I’ve been sitting up way late at night, a lot of it in the dark, and thinking about how my life has gone, what to do next. I’ve made a lot of really reckless and ignorant decisions over the last 64 years. I’ve spent a lot of my life not committing to anything or anyone, repeating mistakes over and over and still have been able to be part of some amazing things. I’ve met people from all over the planet and have some very dear and enduring friends who I cherish. But I’m not doing enough, I’m stalling out, I’m running out of enthusiasm. I want to do a ton more and a lot better. But it’s really unclear what to do or how to go about it and I think that’s what I’m sensing from everybody else, everything is so uncertain and unforeseen. I think it has been a big kick in the head to see just how fast everything as we knew it could go away right in front of our eyes. Yeah, it’s unnerving.
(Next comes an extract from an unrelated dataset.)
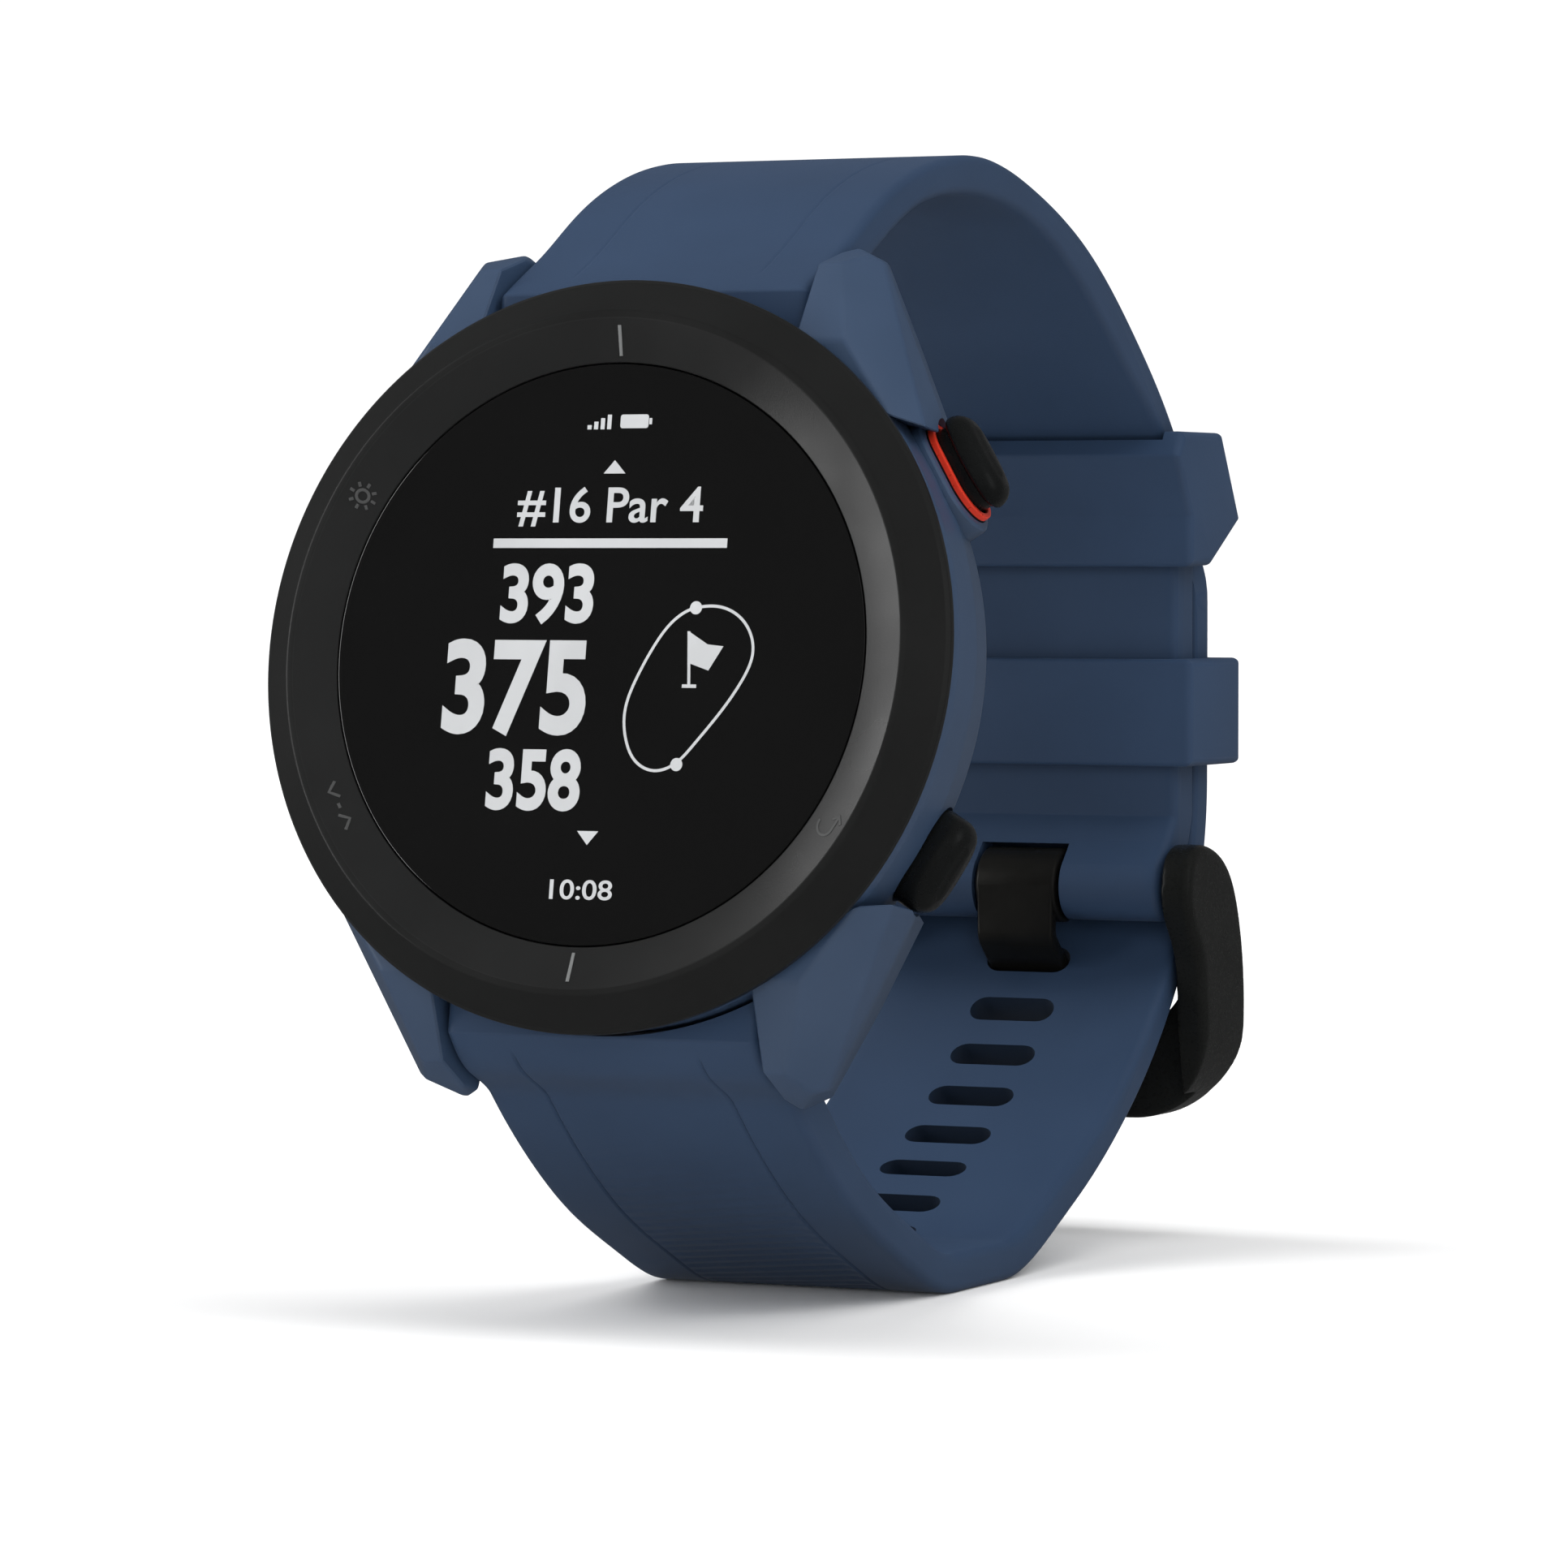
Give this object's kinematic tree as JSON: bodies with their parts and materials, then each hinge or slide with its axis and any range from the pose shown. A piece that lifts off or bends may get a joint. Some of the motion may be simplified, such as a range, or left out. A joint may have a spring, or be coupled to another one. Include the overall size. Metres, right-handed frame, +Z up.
{
  "type": "golf gps watch",
  "caption": "Round golf GPS watch on a fastened buckle strap that stands on its loop, with side push buttons and a screen for distances to the green.",
  "frame": {"origin": "middle of the base, on the surface that the strap loop stands on", "axes": "+X towards the 3 o'clock side, +Y from the dial towards the buckle, +Z up towards 12 o'clock"},
  "size_m": [0.0436, 0.0758, 0.0691],
  "materials": {
    "bezel_black": "satin charcoal, fine grain",
    "lens_glass": "polished",
    "seal_rubber": "matt black",
    "case_blue": "matt navy, moulded",
    "display_black": "dark reflective display",
    "guide_clear": "clear light guide",
    "flex_amber": "amber film",
    "inner_plastic": "moulded black",
    "board_green": "solder mask",
    "ceramic_cream": "ceramic patch antenna",
    "tinned_steel": "tinned",
    "battery_foil": "foil pouch",
    "switch_plastic": "moulded black",
    "back_plastic": "matt black",
    "screw_steel": "blackened steel",
    "port_plastic": "matt black",
    "contact_gold": "gold plated",
    "ring_red": "anodised red-orange",
    "bush_steel": "turned",
    "strap_blue": "matt silicone with fine moulded ridges",
    "keeper_blue": "matt silicone",
    "buckle_black": "satin black",
    "bar_steel": "drawn steel",
    "tongue_black": "black with worn edges",
    "button_black": "satin black"
  },
  "bodies": {
    "watch": {"bezel": "bezel_black", "lens": "lens_glass", "lens_gasket": "seal_rubber", "bezel_gasket": "seal_rubber", "main_case": "case_blue", "display_module": "display_black", "light_guide": "guide_clear", "display_flex": "flex_amber", "inner_frame": "inner_plastic", "main_board": "board_green", "gps_antenna": "ceramic_cream", "shield_can": "tinned_steel", "battery": "battery_foil", "button_switches": "switch_plastic", "back_gasket": "seal_rubber", "back_cover": "back_plastic", "back_cover_screws": "screw_steel", "charging_port": "port_plastic", "charging_contacts": "contact_gold", "select_button_ring": "ring_red", "button_bushes": "bush_steel", "button_seals": "seal_rubber", "upper_strap": "strap_blue", "lower_strap": "strap_blue", "light_button_spring": "bar_steel", "select_button_spring": "bar_steel", "down_button_spring": "bar_steel", "back_button_spring": "bar_steel", "upper_spring_bar": "bar_steel", "upper_bar_spring": "bar_steel", "lower_spring_bar": "bar_steel", "lower_bar_spring": "bar_steel"},
    "light_button": {"light_button": "button_black", "light_button_clip": "screw_steel"},
    "select_button": {"select_button": "button_black", "select_button_clip": "screw_steel"},
    "down_button": {"down_button": "button_black", "down_button_clip": "screw_steel"},
    "back_button": {"back_button": "button_black", "back_button_clip": "screw_steel"},
    "upper_release_tip": {"upper_release_tip": "bar_steel"},
    "lower_release_tip": {"lower_release_tip": "bar_steel"},
    "lower_keeper": {"lower_keeper": "keeper_blue"},
    "upper_keeper": {"upper_keeper": "keeper_blue"},
    "buckle": {"buckle_frame": "buckle_black", "buckle_pin": "bar_steel"},
    "tongue": {"buckle_tongue": "tongue_black"}
  },
  "joints": [
    {"name": "light_button_press", "type": "slide", "parent": "watch", "child": "light_button", "axis": [0.866, -0.0799, -0.4936], "range_m": [0, 0.0005], "stiffness_N_per_m": 600, "deforming": ["light_button_spring"]},
    {"name": "select_button_press", "type": "slide", "parent": "watch", "child": "select_button", "axis": [-0.848, -0.0847, -0.5231], "range_m": [0, 0.0005], "stiffness_N_per_m": 600, "deforming": ["select_button_spring"]},
    {"name": "down_button_press", "type": "slide", "parent": "watch", "child": "down_button", "axis": [0.866, 0.0799, 0.4936], "range_m": [0, 0.0005], "stiffness_N_per_m": 600, "deforming": ["down_button_spring"]},
    {"name": "back_button_press", "type": "slide", "parent": "watch", "child": "back_button", "axis": [-0.866, 0.0799, 0.4936], "range_m": [0, 0.0005], "stiffness_N_per_m": 600, "deforming": ["back_button_spring"]},
    {"name": "upper_tip_release", "type": "slide", "parent": "watch", "child": "upper_release_tip", "axis": [-1, 0, 0], "range_m": [0, 0.0012], "stiffness_N_per_m": 900, "deforming": ["upper_bar_spring"]},
    {"name": "lower_tip_release", "type": "slide", "parent": "watch", "child": "lower_release_tip", "axis": [-1, 0, 0], "range_m": [0, 0.0012], "stiffness_N_per_m": 900, "deforming": ["lower_bar_spring"]},
    {"name": "lower_keeper_slide", "type": "slide", "parent": "watch", "child": "lower_keeper", "axis": [0, 0, 1], "range_m": [-0.0035, 0.0035]},
    {"name": "upper_keeper_slide", "type": "slide", "parent": "watch", "child": "upper_keeper", "axis": [0, 0, 1], "range_m": [-0.001, 0.0004]},
    {"name": "buckle_lift", "type": "hinge", "parent": "watch", "child": "buckle", "pos_m": [0, 0.02916, 0.0231], "axis": [1, 0, 0], "range_deg": [0, 3]},
    {"name": "tongue_lift", "type": "hinge", "parent": "watch", "child": "tongue", "pos_m": [0, 0.02916, 0.0231], "axis": [1, 0, 0], "range_deg": [0, 3]}
  ],
  "couplings": [
    {"joint": "tongue_lift", "follows": "buckle_lift", "ratio": 1}
  ]
}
I’m obviously on a mental ramble here, but I would like to offer a small tidbit that might be helpful. I’m going to be giving it some effort. I received the book “Daring Greatly” by Brene Brown, Ph. D. LMSW. (interesting TED Talk by her. Look it up). I read a bit in Ms. Brown’s book about a study that was done by U of TX professor James Pennebaker and colleagues about the healing power of expressive writing for persons who suffered traumas of different sorts. Apparently there is evidence that writing about your troubles for as little as 15-20 minutes a day for 3-4 days can measurably affect changes in mental and physical health and improve sleep habits, work efficiency and connections with others. Seems simple enough and gives big payoffs. This might even work to sit down and write a song, yes? I wonder if it works the same for music?
I don’t have anything else coherent to say right now. The smell of fried green tomatoes is coming from the kitchen and I feel compelled to be of any tasting assistance I can provide. Be good to yourselves and be good to your neighbors and realize that this predicament we find ourselves in is going to end. As they say in middle Tennessee…”Keep your tail up”.